The problem isn’t a press that challenges power, which is of course what the press should always do. The problem is that it challenges inconsistently, and only in one direction. The same folks who spent all of 2016 chortling about how Trump was too fat and crazy and congenitally stupid to be elected president are now, in 2022, calling for sanctions on any journalist who raises salient questions about Fetterman’s fitness for office — and relatedly, studiously ignoring some fairly newsworthy senior moments on the part of President Biden.
That call for moral clarity, which sounded so elevated in theory, becomes something far baser in practice: a facile narrative about heroes and villains that invariably breaks along party lines. We see this not just in the expectation that Fetterman be protected, but in the treatment of his opponent, who has been roundly mocked as an elite Trumpian carpetbagger who can’t even pronounce the name of the local grocery store. Oh, the irony of Oz being condemned for his “Wegners” stumble by the same people who consider it a cardinal sin to even mention the other candidate’s difficulties with verbal communication.
One need not be a Republican to understand why this stuff makes ordinary people feel like they’ve stepped through the looking glass. Or to observe that the media establishment that now frets over the scourge of “big lie” conspiracies is the same one that spent years salivating over the end (it was going to happen, any day now!) of Trump’s obviously stolen presidency. Or to wonder why Stacey Abrams’s refusal to concede the legitimacy of her election loss in 2018 is courageous and inspirational, while Trump’s represents an unprecedented fascist threat. And yet the expectation is that good liberals will not notice the lopsidedness of this narrative — or if they do, that they will never mention it — because to do so would be to express “a Right-wing talking point”. Everything, even the truth, is now filtered through the lens of tribal politics.

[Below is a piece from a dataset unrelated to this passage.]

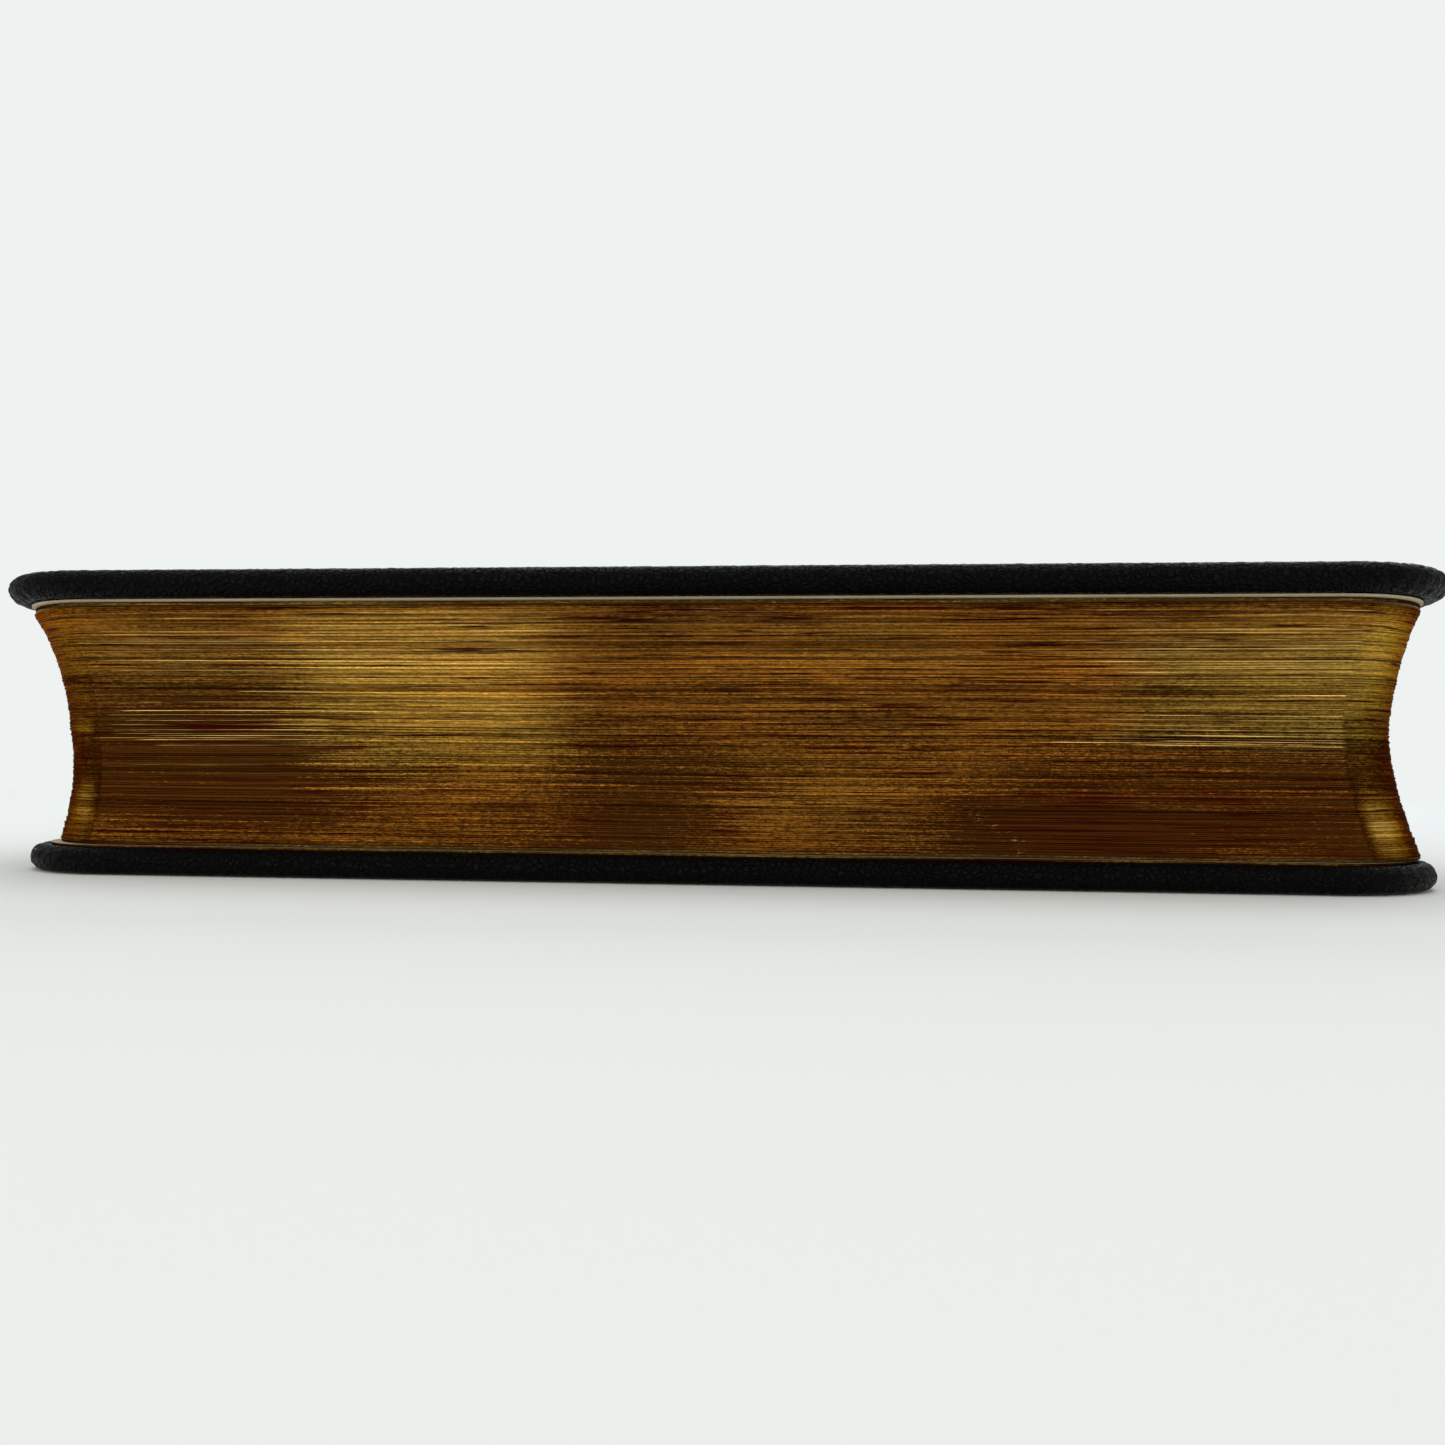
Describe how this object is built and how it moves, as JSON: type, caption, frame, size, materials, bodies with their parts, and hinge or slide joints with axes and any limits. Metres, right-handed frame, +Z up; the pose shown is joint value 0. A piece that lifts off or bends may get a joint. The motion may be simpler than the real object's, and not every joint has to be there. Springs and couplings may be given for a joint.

Obviously, this makes for especially high drama when a presidency is on the line; obviously, it is especially bad and shocking when the norm-flouter is also the most powerful man in the nation. But it’s the trickling-down of this phenomenon to state and local elections, a reshaping across the board of both politics and the way the press covers them, that genuinely imperils democracy. Elections, once understood as a race, are being increasingly treated like an endless war — one that goes beyond politics as spectator sport, into a world of divergent realities. A world where the loser might capitulate to a corrupt system but never concede defeat. A world where the polarised press no longer even pretends to care about truth, but instead acts like a sort of hype team for its respective party.
And on that front, the upcoming midterms seem poised to be a watershed moment — one in which we either collectively move on from Trump’s America, or decide to live in it, forever.